Talking to Amazon Alexa using Python

I will be talking about:

- What is an Alexa Skill
- Why knowing how to develop an Alexa skill is important
- How to make an Alexa Skill using Python

More than 20 million Alexa devices are getting sold every quarter, and its becoming a part of our life day-by-day. But, still we have less than 20,000 skills developed for the Alexa platform as of yet.
I see that as an opportunity, an opportunity to harness the power of an amazing platform.

And this talk is exactly designed for that, to give you a glimpse of what it is all about and how can you yourself teach Alexa to talk to you.

By the end of this talk, you will know what is all the craze about Alexa. What exactly is it! How to teach Alexa ‘skills’, and customise it for your use-cases. And the crux of the talk, I will give a live hands-on demo of how to do all this using Python.

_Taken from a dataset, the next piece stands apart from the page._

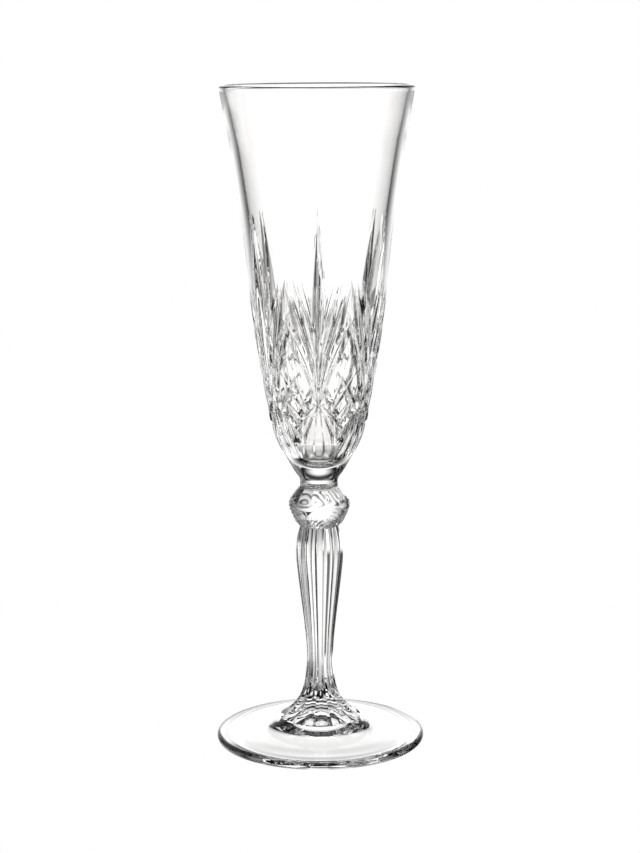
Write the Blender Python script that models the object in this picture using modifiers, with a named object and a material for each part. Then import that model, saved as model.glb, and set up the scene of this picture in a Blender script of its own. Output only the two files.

Jupyter Notebook: Between Interactive Document and Specialized Web Application

Jupyter Notebooks (previously IPython Notebooks) has already become the product of choice for many scientific and education projects, ranging from particle physics and cosmology to data science and all kinds or tutorials. For majority of notebook users, it works like (semi-)interactive document: one may combine descriptive text (with Markdown formatting), executable code, and computation results, including plots and images and save the notebook for future non-interactive work. On the other hand, Jupyter notebooks support various kinds of interactive widgets, ranging from geographic maps to complex dashboards, resulting in specialized web interface. In my talk, I will explain how these two kinds of usage are reflected in the notebook architecture and discuss how to select the approach for your product.

 

Functions: What a Concept

We will start with basics. What is a function? What is a programming language's function? What is a Python's function? And than we will start digging deeper. What is a bound function? What is an unbound function? What is a closure? How a function is represented in CPython C code? And so and so on until time runs out.